Они еще долго обсуждали фильм и рожденные им предположения. Юл захмелела и принялась нести околесицу типа того, что все участники эксперимента, независимо, в какой они группе, под колпаком, особым наблюдением, а тех, благодаря кому родилась чумовая идея проверки действия пилюль, изгонят из власти и надолго законопатят; и вообще, все это хрень собачья, глупость несусветная, и зря она, Юлиана, подалась на уговоры и приехала сюда – искать неприятности на собственную задницу.

– Единственная польза – с тобой познакомилась, не обминулась, а то так бы и осталась в неведении относительно живущего на свете чудака, книжки сочиняющего и с одиночеством завязать мечтающего.

На счет одиночества угадала, подумал Дан, и вложила свой немудреный бабий смысл – если и сойтись с женщиной, то почему не с ней? В самом деле, почему?

13

По вторникам и пятницам соглядатай (так прозвал Дан являвшегося каждое утро с медсестрой Оксаной бесцветного молодого человека из группы обслуживания) входил в его номер с пачкой бумаг. Он оставлял их на столе и безмолвно удалялся. Это были отпринтованные статьи, выжимки из книг и брошюр, фрагменты телевизионных ток-шоу в виде текстов. Все это предназначалось для ознакомления. Как понял Дан, все пятьдесят “красных” получали такие распечатки.

Путного, будоражащего мысль, дающего ей некое оригинальное направление, в бумагах содержалось прискорбно мало: общеизвестные факты, навязшие в зубах оценки и выводы, в общем, макулатура – Дан безжалостно выбрасывал в мусорную корзину. Редко попадалось стоящее, о чем можно поспорить, порассуждать, однако уступавшее в соперничестве лекциям и дискуссиям. Кому-то не слишком умному поручили непыльную работенку выискивать, что может заинтересовать участников эксперимента, вот он и выдает на-гора всякую муть. Впрочем…

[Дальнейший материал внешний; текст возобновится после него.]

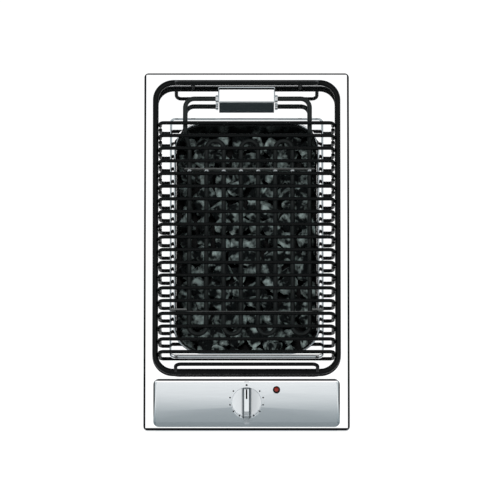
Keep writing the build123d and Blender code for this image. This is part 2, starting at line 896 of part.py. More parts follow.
def make_overheat_cutout():
    """A capsule thermostat clamped to the front of the basin."""
    front = basin_center_y - mouth_length / 2 - basin_sheet
    y = front - cutout_length / 2
    z = plate_under - cutout_height - 2 * plate_sheet
    return block(cutout_width, cutout_length, cutout_height, 0, y, z)


def make_terminal():
    y = casing_length / 2 - casing_sheet - terminal_length
    z = casing_sheet
    body = block(terminal_width, terminal_length, terminal_height, terminal_x, y, z)
    for i in (-1, 0, 1):
        x = terminal_x + i * terminal_width / 3.5
        body -= post(terminal_hole_radius, terminal_height / 2, x, y, z + terminal_height / 2)
    return body


def make_gland():
    """A bush through the rear wall, for a mains lead up to ten millimetres thick."""
    wall = casing_length / 2
    z = terminal_z
    gland = bar_y(gland_flange_radius, wall, wall + gland_reach, terminal_x, z)
    gland += bar_y(gland_neck_radius, wall - 4 * casing_sheet, wall, terminal_x, z)
    return gland - bar_y(gland_bore, wall - 4 * casing_sheet, wall + gland_reach, terminal_x, z)


def make_clamp(side_x, side_y):
    """An angle on the casing's side whose foot holds the screw under the worktop."""
    wall = casing_width / 2
    y = side_y * clamp_y
    leg_x = side_x * (wall + clamp_sheet / 2)
    clamp = block(clamp_sheet, clamp_width, clamp_leg_height, leg_x, y, clamp_foot_z)
    foot_x = side_x * (wall + clamp_foot_length / 2)
    clamp += block(clamp_foot_length, clamp_width, clamp_sheet, foot_x, y, clamp_foot_z)
    screw_x = side_x * (wall + (clamp_sheet + clamp_foot_length) / 2)
    return clamp - post(clamp_screw_radius, clamp_sheet, screw_x, y, clamp_foot_z)


def make_clamp_screws():
    screws = []
    head = clamp_screw_head_height
    low = clamp_foot_z - 2 * clamp_screw_radius
    length = worktop_z - worktop_thickness - low
    for side_x in (-1, 1):
        for side_y in (-1, 1):
            x = side_x * (casing_width + clamp_sheet + clamp_foot_length) / 2
            y = side_y * clamp_y
            screw = post(clamp_screw_radius, length, x, y, low)
            screws.append(screw + post(clamp_screw_head, head, x, y, low - head))
    return screws


save("hob_plate", make_hob_plate())
save("basin", make_basin())
save("stone_tray", make_stone_tray())
save("lava_stones", *make_stones())

save("grid_ring", make_grid_ring())
for i in range(rod_count):
    save(f"grid_rod_{i + 1:02d}", make_cross_rod(first_rod_y - i * rod_pitch))
save("grid_loop_front", make_handle_loop(ring_front, ring_front + front_loop_lean))
save("grid_loop_rear", make_handle_loop(ring_rear, ring_rear - rear_loop_lean))
save("grid_feet", *make_grid_feet())

save("element_sheath", make_element())
save("element_strip_rear", make_strip(strip_rear_y, False))
save("element_strip_front", make_strip(strip_front_y, True))
save("element_clips", *make_clips(strip_rear_y), *make_clips(strip_front_y))
save("element_pins", *make_pins())

save("hinge_box_cover", make_box_cover())
save("hinge_box_base", make_box_base())
save("hinge_box_screws", *make_box_screws())
save("hinge_bushing_left", make_bushing(-1))
save("hinge_bushing_right", make_bushing(1))
save("wire_grommet", make_grommet())
save("ceramic_connector", make_connector())

save("knob", make_knob())
save("knob_spring", make_knob_spring())
save("regulator_shaft", shaft_solid(shaft_bottom, shaft_top))
save("regulator", make_regulator())
nut_z = panel_z(knob_center_y - nut_width / 2) + running_gap
save("regulator_nut", hex_nut(nut_width, nut_height, bush_radius, 0, knob_center_y, nut_z))
save("pilot_lamp_bezel", make_lamp_bezel())
save("pilot_lamp_lens", make_lamp_lens())
save("pilot_lamp_body", make_lamp_body())

save("edge_seal", make_seal())
save("casing", make_casing())
save("casing_studs", *make_studs())
save("casing_nuts", *make_nuts())
save("insulation_pad", make_pad())
save("heat_shield", make_shield())
save("overheat_cutout", make_overheat_cutout())
save("mains_terminal", make_terminal())
save("mains_gland", make_gland())
save("clamps", *[make_clamp(x, y) for x in (-1, 1) for y in (-1, 1)])
save("clamp_screws", *make_clamp_screws())
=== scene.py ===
"""The barbecue hob on a white floor, seen from a little in front of straight above."""

import json
import math

import bmesh
import bpy
from mathutils import Matrix, Vector


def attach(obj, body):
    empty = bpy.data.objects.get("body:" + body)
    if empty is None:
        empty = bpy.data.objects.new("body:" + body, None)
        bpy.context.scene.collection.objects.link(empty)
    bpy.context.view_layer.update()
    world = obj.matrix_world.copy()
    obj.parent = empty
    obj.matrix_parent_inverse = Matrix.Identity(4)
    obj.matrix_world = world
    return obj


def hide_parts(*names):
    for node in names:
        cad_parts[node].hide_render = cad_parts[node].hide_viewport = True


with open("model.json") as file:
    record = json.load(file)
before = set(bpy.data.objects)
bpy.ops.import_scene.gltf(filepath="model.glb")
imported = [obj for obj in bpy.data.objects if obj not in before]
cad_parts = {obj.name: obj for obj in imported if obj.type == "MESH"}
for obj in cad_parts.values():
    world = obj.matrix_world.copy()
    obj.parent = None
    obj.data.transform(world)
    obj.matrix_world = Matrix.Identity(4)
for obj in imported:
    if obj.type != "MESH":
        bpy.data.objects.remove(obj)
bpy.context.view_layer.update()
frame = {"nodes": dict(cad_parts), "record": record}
cad = frame["nodes"]
scene = bpy.context.scene
scene.view_settings.view_transform = "Standard"

# Sizes that the dressing shares with the model, in metres
PLATE_TOP = 0.096
PANEL_REAR_Y = -0.1864
PANEL_LENGTH = 0.0694
PANEL_HALF_WIDTH = 0.1288
PANEL_REAR_DEPTH = 0.0034
PANEL_FRONT_DEPTH = 0.0015
PLATE_HALF_WIDTH = 0.1425
PLATE_HALF_LENGTH = 0.2600
KNOB_TOP = 0.1190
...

В последней партии бумаг Дан обнаружил пару листков; не читая, а лишь увидя название “Притча от Лукавого”, по инерции хотел отправить в мусор, но остановился. Что-то привлекло в пояснении: “Автор этой притчи называет себя Сэм. Имя это ни о чем не говорит. Он не изъявил желания представиться и настаивал на том, чтобы текст этот именовался именно “Притча от Лукавого”. Ладно, Сэм, а скорее всего, Семен, раз ты настаиваешь, так и быть, придется бегло прочесть.

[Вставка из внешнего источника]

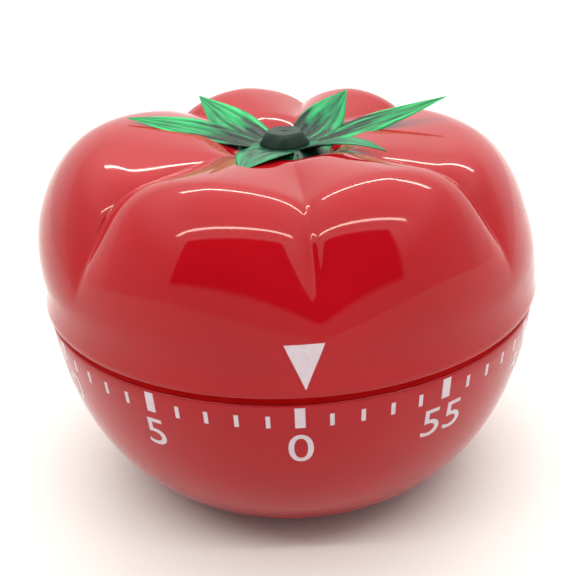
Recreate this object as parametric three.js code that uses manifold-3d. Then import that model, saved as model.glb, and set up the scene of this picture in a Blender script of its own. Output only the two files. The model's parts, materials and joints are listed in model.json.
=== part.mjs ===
// Mechanical kitchen timer shaped like a tomato.
// Millimetres, +Z up. The origin is on the turning axis in the plane the timer stands on,
// and the zero mark of the scale faces -Y. Azimuths are in degrees from -Y towards +X.
import * as THREE from 'three';
import { mergeVertices } from 'three/addons/utils/BufferGeometryUtils.js';
import Module from 'manifold-3d';

const wasm = await Module();
wasm.setup();

// ---- driving dimensions ----
const RIM_RADIUS = 32.5; // widest circle, the lower edge of the cap
const RIM_Z = 26.7; // lower edge of the cap
const SEAM_RADIUS = 32.15; // upper edge of the bowl
const SEAM_Z = 25.75;
const FOOT_RADIUS = 19.8; // outside of the flat ring the timer stands on
const FOOT_INSIDE = 17.5;
const FOOT_RECESS = 2; // depth of the recess inside the ring
const OPENING_RADIUS = 14; // round opening in the bottom of the bowl
const WALL = 1.8;
const GAP = 0.3; // clearance between neighbouring pieces
const LIP_RADIUS = 30.8; // lip of the bowl that the cap runs around
const LIP_Z = 27.6;

const CAP_SIDE_RADIUS = 31.9; // upright part of the cap's side
const CAP_SIDE_Z = 31;
const CREST_RADIUS = 21.5; // highest circle of the cap's lobes
const CREST_Z = 45.2;
const DIMPLE_Z = 41.8; // edge of the centre hole
const DIMPLE_SLOPE = 2.4; // gentle fall from the crest towards the middle
const DIMPLE_DROP = 1.6; // steeper hollow under the leaves
const CREASES = [5, 51, 135, 172, 218, 311.5]; // valleys between the cap's six lobes
const LOBE_SWELL = [0, -0.8, 0, 0.3, 0.9, 0]; // how far the lobe after each valley stands out
const CREASE_DEPTH = 2.2;
const CREASE_FADE_Z = 34; // the valleys have run out below this height

const BOTTOM_PLATE_Z = 12;
const TOP_PLATE_Z = 23;
const PLATE_THICKNESS = 1;
const PLATE_RADIUS = 22.3;
const BOSS_AZIMUTHS = [60, 180, 300];
const BOSS_DISTANCE = 25.5;
const BOSS_RADIUS = 2.8;
const COVER_SCREW_DISTANCE = 15.6;
const PILLARS = [[20, 60], [20, 215], [15.2, 320]]; // distance from the axis, azimuth
const PILLAR_RADIUS = 1.5;
const STAFF_RADIUS = 0.6; // arbors of the train
const PIVOT_RADIUS = 0.35;
const HAMMER_STAFF_RADIUS = 0.9;
const SCREW_HEAD = 0.7; // height of every screw head

const ARBOR_RADIUS = 2.2;
const ARBOR_TOP = 38;
const HUB_RADIUS = 5;
const HUB_Z = 31.5;
const BORE_RADIUS = ARBOR_RADIUS + GAP;

const WHEEL_TEETH = 48;
const PINION_TEETH = 8;
const PRESSURE_ANGLE = THREE.MathUtils.degToRad(28);
const BACKLASH = 0.3; // of a module, taken off each tooth
const MODULES = [0.5, 0.4, 0.3]; // main, second and third wheel with the pinion each drives
const SECOND_AXIS = [14, 100];
const THIRD_AXIS = [18.6, 136.87];
const ESCAPE_AXIS = [17, 163.67];
const BALANCE_AXIS = [17, 188.5];
const STRIKE_AXIS = [14, 285];
const HAMMER_AXIS = [19, 260];
const HAMMER_HEAD = [16.9, 236];
const CAM_Z = 26; // underside of the cam disc
const CAM_RADIUS = 12.2;
const STOP_POST = [11.3, 97];
const STOP_PIN = [11.3, 90];
const STOP_PIN_RADIUS = 0.5;

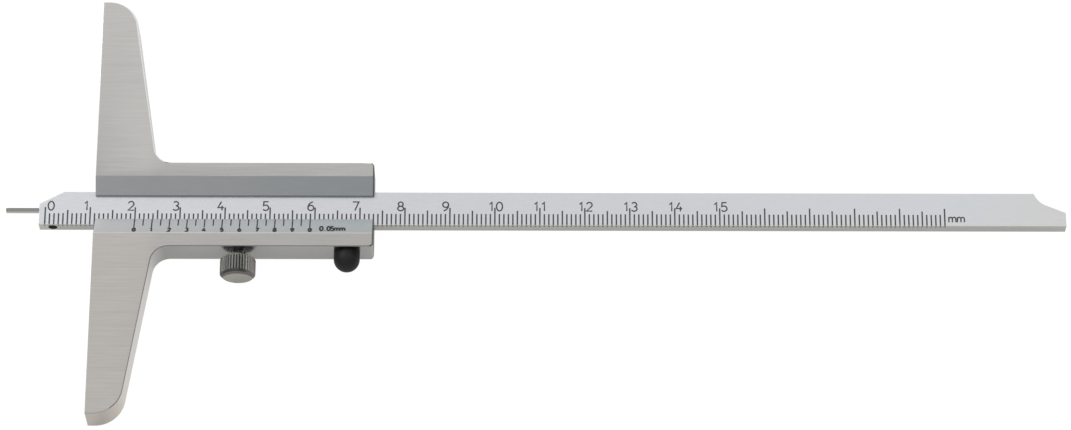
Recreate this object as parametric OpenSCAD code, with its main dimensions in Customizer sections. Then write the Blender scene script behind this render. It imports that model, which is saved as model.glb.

Пришёл человек к Лукавому и спросил: “Что есть правда и что есть ложь?” И повернулся к нему Лукавый и приблизился и блеснули глаза его. И увидел человек отражение своё в глазах Лукавого: в одном большое, в другом маленькое. В одном близко увидел себя, а в другом далеко, в одном сидящим, а в другом стоящим, высоким и низким, в одежде и обнажённым, на солнце и в тени, смеющимся и плачущим, рождающимся и умирающим, живым и мёртвым, существующим и не существующим, ангелом и бесом. И зашатался человек и отвернулся, не в силах видеть себя так, и пеленой покрылся мир перед ним.